Laughter has always carried us my wife, my kids and extended family through good times and bad.
When I think of laughter and another Father's Day I also remember my dad with his squinty grin and rat-a-tat-tat chuckle. No one loved a joke more than he. Dad, who died in 1980, could fire up a roomful of wallflowers and have the most introverted giggling with delight.
I agree that what the world needs now is love, but it also needs a healthy dose of laughter. Unfortunately, laughter isn't always set up in a good-natured or therapeutic way. Much of what passes for humor has a mocking tone to it. It revels in the mistakes or shortcomings of others.

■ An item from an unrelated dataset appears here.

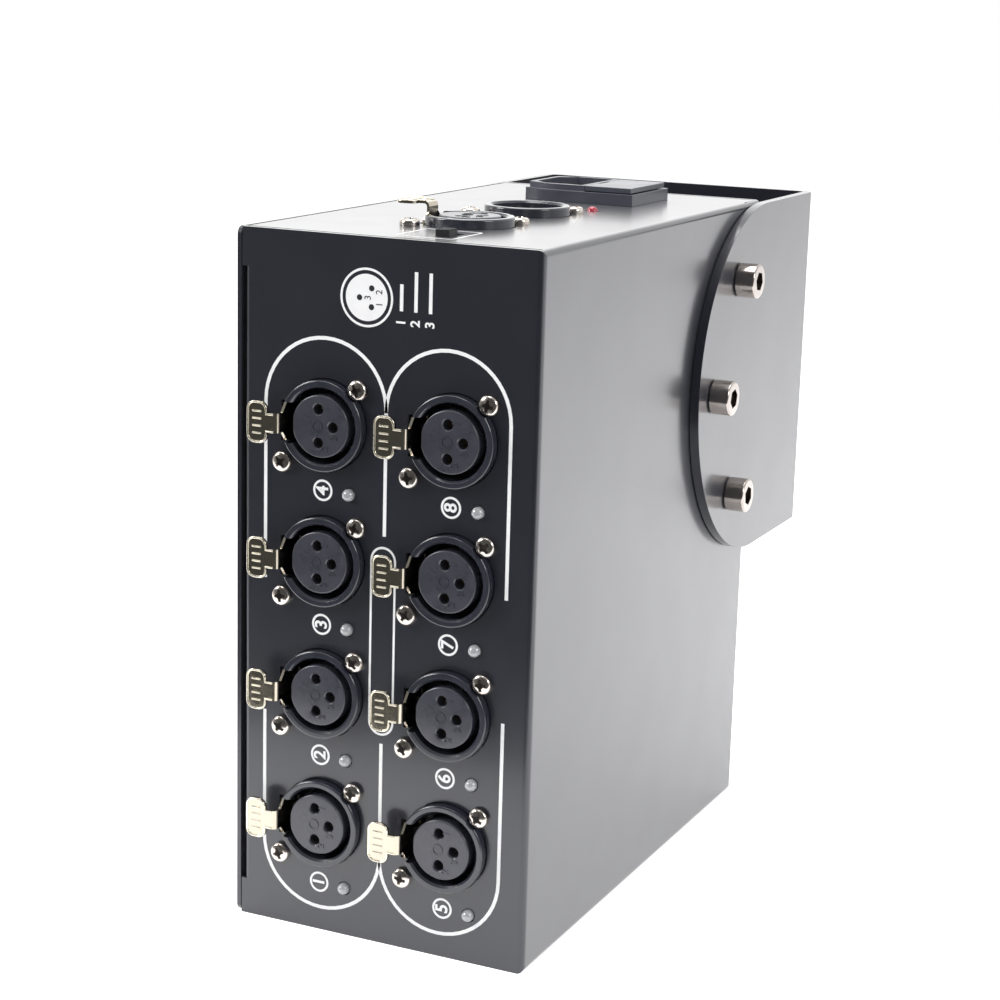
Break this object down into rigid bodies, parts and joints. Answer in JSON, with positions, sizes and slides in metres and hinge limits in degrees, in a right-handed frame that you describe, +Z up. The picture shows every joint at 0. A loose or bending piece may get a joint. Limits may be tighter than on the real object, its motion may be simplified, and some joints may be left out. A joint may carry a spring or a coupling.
{
  "type": "dmx splitter",
  "caption": "Stage lighting signal splitter: folded steel box with latching panel sockets, a mains inlet with fuse drawer, and a clamp bracket on its back.",
  "frame": {"origin": "centre of the box's bottom face, the small end that it stands on", "axes": "+Z up to the end face with the signal and mains connectors, -Y out of the front with the output sockets, +Y towards the clamp bracket, +X to the right seen from the front"},
  "size_m": [0.1039, 0.206, 0.1919],
  "materials": {
    "box_paint": "semi-gloss black powder coat, fine and even",
    "bracket_paint": "satin black powder coat",
    "cap_screw_steel": "bright steel, slightly warm, with dark reflections",
    "nickel": "bright nickel plate, slightly warm",
    "latch_steel": "bright nickel plate with a pale gold tint",
    "black_plastic": "black glass-filled plastic, fine grain",
    "insert_plastic": "black moulded plastic, smooth",
    "clear_lamp": "water-clear resin, slightly frosted",
    "red_lamp": "clear red resin",
    "fuse_glass": "clear glass tube with plated ends",
    "circuit_board": "green solder mask",
    "transformer_core": "varnished laminations with yellow tape"
  },
  "bodies": {
    "case": {"chassis": "box_paint", "lid": "box_paint", "bracket": "bracket_paint", "bracket_screw_right_1": "cap_screw_steel", "bracket_screw_right_2": "cap_screw_steel", "bracket_screw_right_3": "cap_screw_steel", "bracket_screw_left_1": "cap_screw_steel", "bracket_screw_left_2": "cap_screw_steel", "bracket_screw_left_3": "cap_screw_steel", "lid_screw_1": "nickel", "lid_screw_2": "nickel", "lid_screw_3": "nickel", "lid_screw_4": "nickel", "output_shell_1": "black_plastic", "output_shell_2": "black_plastic", "output_shell_3": "black_plastic", "output_shell_4": "black_plastic", "output_shell_5": "black_plastic", "output_shell_6": "black_plastic", "output_shell_7": "black_plastic", "output_shell_8": "black_plastic", "output_insert_1": "insert_plastic", "output_insert_2": "insert_plastic", "output_insert_3": "insert_plastic", "output_insert_4": "insert_plastic", "output_insert_5": "insert_plastic", "output_insert_6": "insert_plastic", "output_insert_7": "insert_plastic", "output_insert_8": "insert_plastic", "signal_lamp_1": "clear_lamp", "signal_lamp_2": "clear_lamp", "signal_lamp_3": "clear_lamp", "signal_lamp_4": "clear_lamp", "signal_lamp_5": "clear_lamp", "signal_lamp_6": "clear_lamp", "signal_lamp_7": "clear_lamp", "signal_lamp_8": "clear_lamp", "link_shell": "black_plastic", "link_insert": "insert_plastic", "input_shell": "black_plastic", "input_insert": "insert_plastic", "power_lamp": "red_lamp", "switch_body": "nickel", "power_inlet": "black_plastic", "output_board": "circuit_board", "input_board": "circuit_board", "supply_board": "circuit_board", "transformer": "transformer_core"},
    "output_latch_1": {"output_latch_1": "latch_steel"},
    "output_latch_2": {"output_latch_2": "latch_steel"},
    "output_latch_3": {"output_latch_3": "latch_steel"},
    "output_latch_4": {"output_latch_4": "latch_steel"},
    "output_latch_5": {"output_latch_5": "latch_steel"},
    "output_latch_6": {"output_latch_6": "latch_steel"},
    "output_latch_7": {"output_latch_7": "latch_steel"},
    "output_latch_8": {"output_latch_8": "latch_steel"},
    "link_latch": {"link_latch": "latch_steel"},
    "switch_knob": {"switch_knob": "black_plastic"},
    "fuse_drawer": {"fuse_drawer": "black_plastic", "fuse": "fuse_glass"}
  },
  "joints": [
    {"name": "output_latch_1_press", "type": "hinge", "parent": "case", "child": "output_latch_1", "pos_m": [-0.0285, -0.0715, 0.0305], "axis": [0, 0, -1], "range_deg": [0, 8], "stiffness_Nm_per_rad": 0.4},
    {"name": "output_latch_2_press", "type": "hinge", "parent": "case", "child": "output_latch_2", "pos_m": [-0.0285, -0.0715, 0.0661], "axis": [0, 0, -1], "range_deg": [0, 8], "stiffness_Nm_per_rad": 0.4},
    {"name": "output_latch_3_press", "type": "hinge", "parent": "case", "child": "output_latch_3", "pos_m": [-0.0285, -0.0715, 0.1017], "axis": [0, 0, -1], "range_deg": [0, 8], "stiffness_Nm_per_rad": 0.4},
    {"name": "output_latch_4_press", "type": "hinge", "parent": "case", "child": "output_latch_4", "pos_m": [-0.0285, -0.0715, 0.1373], "axis": [0, 0, -1], "range_deg": [0, 8], "stiffness_Nm_per_rad": 0.4},
    {"name": "output_latch_5_press", "type": "hinge", "parent": "case", "child": "output_latch_5", "pos_m": [0.0081, -0.0715, 0.0305], "axis": [0, 0, -1], "range_deg": [0, 8], "stiffness_Nm_per_rad": 0.4},
    {"name": "output_latch_6_press", "type": "hinge", "parent": "case", "child": "output_latch_6", "pos_m": [0.0081, -0.0715, 0.0661], "axis": [0, 0, -1], "range_deg": [0, 8], "stiffness_Nm_per_rad": 0.4},
    {"name": "output_latch_7_press", "type": "hinge", "parent": "case", "child": "output_latch_7", "pos_m": [0.0081, -0.0715, 0.1017], "axis": [0, 0, -1], "range_deg": [0, 8], "stiffness_Nm_per_rad": 0.4},
    {"name": "output_latch_8_press", "type": "hinge", "parent": "case", "child": "output_latch_8", "pos_m": [0.0081, -0.0715, 0.1373], "axis": [0, 0, -1], "range_deg": [0, 8], "stiffness_Nm_per_rad": 0.4},
    {"name": "link_latch_press", "type": "hinge", "parent": "case", "child": "link_latch", "pos_m": [-0.008, -0.0395, 0.179], "axis": [0, -1, 0], "range_deg": [0, 8], "stiffness_Nm_per_rad": 0.4},
    {"name": "switch_knob_slide", "type": "slide", "parent": "case", "child": "switch_knob", "axis": [0, 1, 0], "range_m": [0, 0.0038]},
    {"name": "fuse_drawer_slide", "type": "slide", "parent": "case", "child": "fuse_drawer", "axis": [0, 0, 1], "range_m": [0, 0.018]}
  ]
}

I confess that I find some of it hard to resist. I laugh when I shouldn't. Humor seems to have an increasingly sharper edge to it. If you don't join in the guffawing, you're labeled a prude, a snob or someone too dense to appreciate "a good laugh."
To be sure, laughter can be healthy.
The late Norman Cousins, a noted editor and writer, proved the efficacy of humor when he was diagnosed in the mid-1960s with a life-threatening disease.
His doctors gave him little hope, so he devised his own medical regimen: He took massive doses of vitamin C and rented classic comedy movies Abbott and Costello, Charlie Chaplin. He watched one after the other, hour after hour, and the more he did, the more he laughed. And little by little he began to feel better.
Eventually, doctors could not find any trace of his incurable disease. It was another 25 years before he died, after cardiac arrest.
No one suggests that laughter cures all ills or soothes all pain, but it can release a good feeling about ourselves and others that is restorative and enriching.
That's because humor is a gift of God. The story of Abraham and Sarah in the Book of Genesis is an example. At 90, Sarah was beyond her childbearing years, but God promised Abraham that Sarah would bear a child. When Sarah heard of the promise, she laughed.
Nine months later, Sarah gave birth to a child. God told Abraham to name the baby Isaac. The punch line? In Hebrew, Isaac means laughter. The joke, it turns out, was on Sarah.
Humor can have a positive purpose. It can help us move through whatever darkness we experience. While we rightly grieve over losses at some point a memory often triggers a smile. And welling up, a laugh. To suppress such a gift, or to smother it with unremitting grief or bitterness, prolongs the time of healing. Let it out.
On Father's Day, I will enjoy the company of my family. We'll likely tell stories about one another and smile over silly incidents. And I'll think of my father and his infectious laugh. That memory will bring a smile to my face.
Tom Schaefer writes about religion and ethics for the Wichita (Kan.) Eagle.